In granting the Order, the U.S. Court also concluded that upholding the Canadian Order in the United States would deprive Google of the benefits of U.S. federal law, and the public interest is to not restrict freedom of speech on the Internet: “The Canadian order would eliminate Section 230 immunity for service providers that link to third-party websites. By forcing intermediaries to remove links to third-party material, the Canadian order undermines the policy goals of Section 230 and threatens free speech on the global internet”.

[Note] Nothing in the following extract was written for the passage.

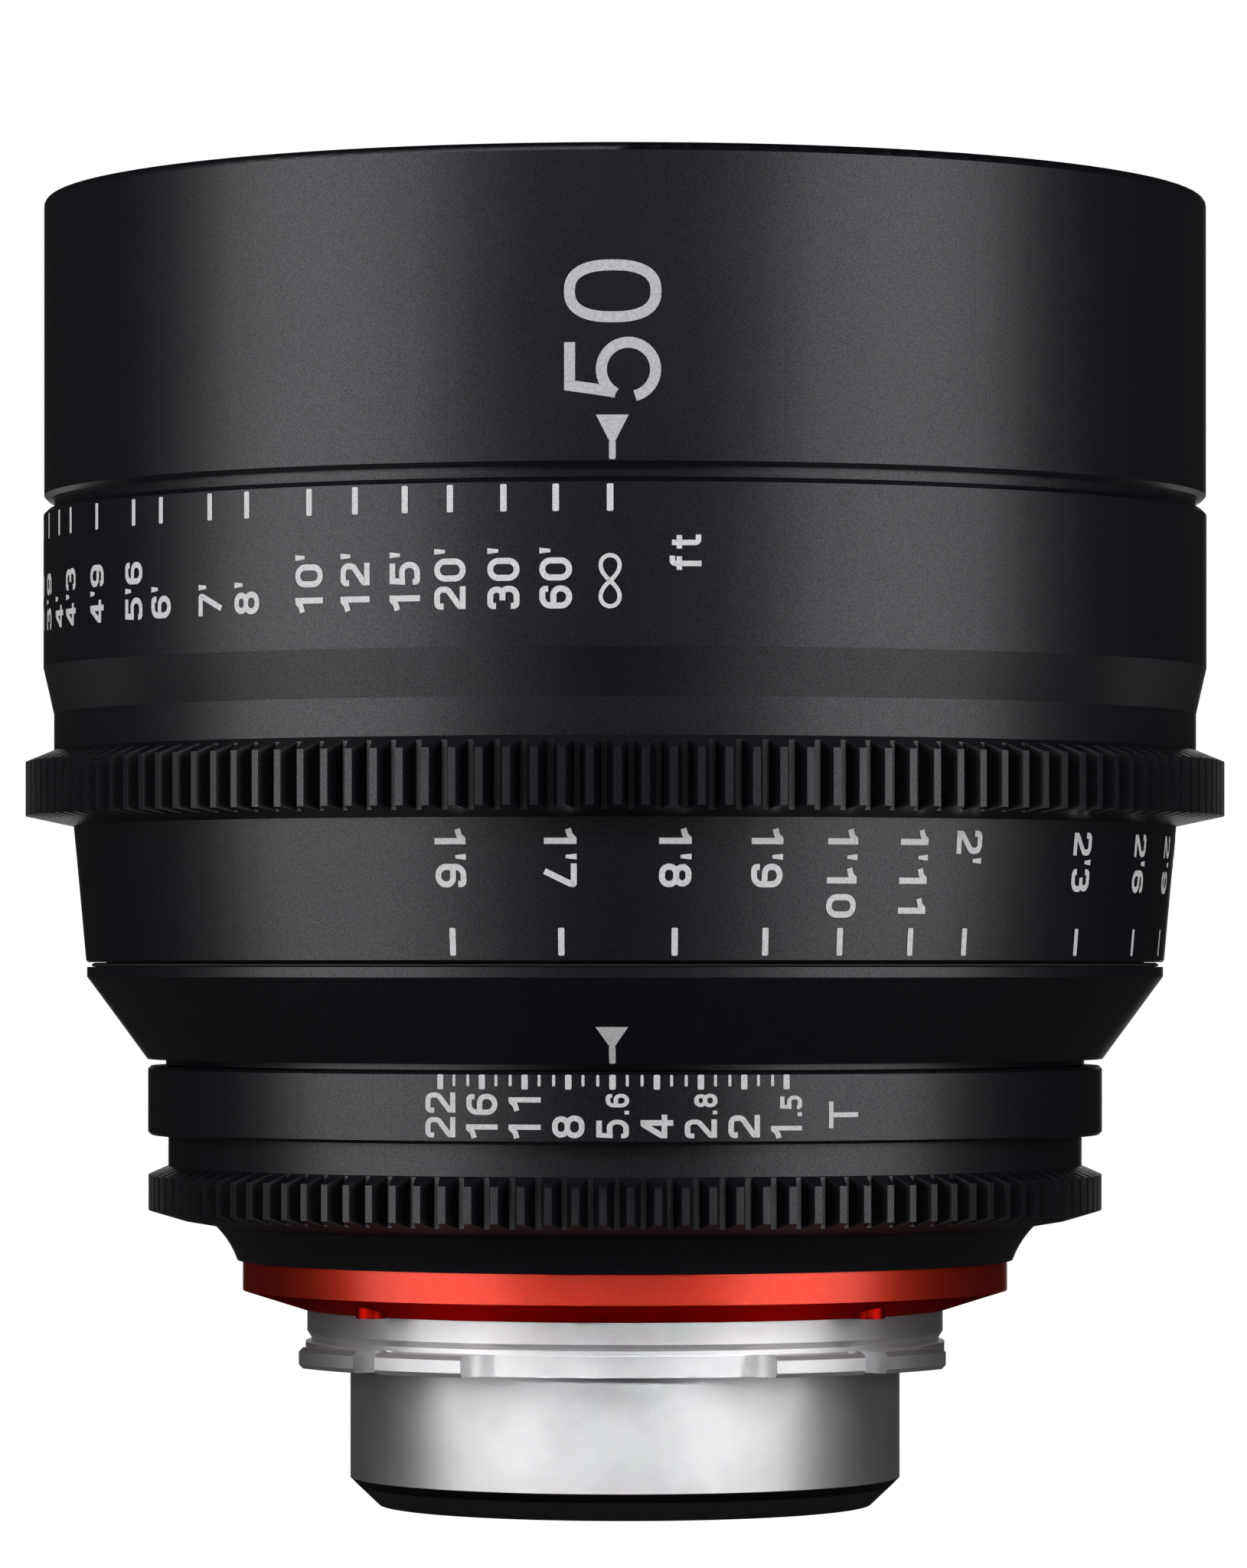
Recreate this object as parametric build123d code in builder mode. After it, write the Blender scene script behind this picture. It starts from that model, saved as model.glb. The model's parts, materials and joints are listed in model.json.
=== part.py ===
from build123d import *
from math import asin, atan2, copysign, cos, degrees, hypot, pi, radians, sin, sqrt, tan
import os

# Cinema prime lens with a four-lug positive-lock mount. Millimetres, +Z along the optical axis.
# The origin is the centre of the mount's seating plane, the front is up, the index marks face -Y.
# The distance ring stands at infinity and the iris ring at the middle of its scale.

# Fits and cutting
turn_play = 0.05
seat_play = 0.02
face_play = 0.05
free_play = 0.3
overrun = 1.0

# Camera mount
tube_r = 27.0
tube_h = 11.3
tube_bevel = 0.85
tube_wall = 2.4
lug_reach = 7.6
lug_h = 2.05
lug_edge = 0.42
lug_angle = 38.8
lug_count = 4
gap_floor_step = 4.4
gap_corner_r = 2.5
index_slot_w = 3.05
index_slot_step = 3.4
relief_depth = 0.39
relief_h = 0.45
relief_cone_h = 0.6
neck_step = 4.24
mount_h = 5.2
ledge_h = 3.7
ledge_w = 4.7
shim_h = 0.2
mount_screw_inset = 2.3
mount_screw_count = 6
mount_screw_r = 1.0
mount_screw_head_r = 1.8
mount_screw_head_h = 1.5
mount_screw_h = 9.0

# Black rear insert
insert_end_step = 0.4
insert_nose_h = 1.85
insert_wall = 1.8
insert_lip_h = 3.4
insert_h = 11.0
insert_bore_gap = 1.0

# Red ring and rear collar
boss_step = 1.24
red_overhang = 2.96
red_lip_step = 0.46
red_cone_h = 1.85
red_h = 4.75
red_screw_inset = 3.6
red_screw_r = 0.8
red_screw_head_r = 1.45
red_screw_head_z = 1.15
red_screw_h = 4.2
collar_seat_step = 4.0
collar_step = 0.54
collar_flare = 2.2
collar_hollow_r = 9.0
collar_h = 3.4
collar_web_h = 0.85

# Gears, both of the same module
gear_module = 0.8
pressure_angle = 20.0
root_depth_share = 1.25
focus_tooth_angle = 1.064
iris_tooth_angle = 0.95
focus_gear_rise = 3.9
iris_gear_rise = 2.5

# Iris ring
iris_lip_w = 2.0
iris_lip_h = 1.4
iris_wall = 3.0
iris_rear_bevel_h = 0.5
iris_gear_rear_h = 0.98
iris_gear_w = 3.45
iris_gear_front_h = 0.87
iris_recess_step = 1.35
iris_recess_h = 3.05
iris_scale_step = 1.99
iris_scale_h = 6.75
iris_scale_edge = 0.3
iris_half_throw = 20.0

# Fixed rear barrel
rear_gap_h = 0.1
rear_boss_wall = 4.6
rear_step_h = 0.55
rear_cone_step = 0.06
rear_cone_h = 8.05
rear_band_step = 0.1
rear_band_h = 0.95
spigot_wall = 7.7
spigot_h = 5.25
glide_groove_h = 1.6
glide_groove_depth = 0.8
rear_screw_r = 1.25
rear_screw_count = 3
rear_screw_angle = 90.0
rear_screw_inset = 0.4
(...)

The U.S. Court’s November 2, 2017 Order is preliminary, and a full trial on the merits is still required to make this order permanent. At the moment, however, it would appear Google has relief from the requirement to de-index the websites identified in the Canadian Order—at least for Google’s U.S. operations. It is still open whether Google will approach other courts, including potentially the British Columbia courts, for similar orders relieving them of their obligations. The Supreme Court of Canada seemed to invite Google to request such relief: “If Google has evidence that complying with [the Canadian] injunction would require it to violate the laws of another jurisdiction, including interfering with freedom of expression, it is always free to apply to the British Columbia courts to vary the interlocutory order accordingly”.
It will specifically be interesting to see if Google applies to the B.C courts to vary the de-indexing Order to carve-out enforcement of the Order in the U.S. It also remains to be seen whether the B.C. Court will oblige on the basis of the U.S. District Court’s Order.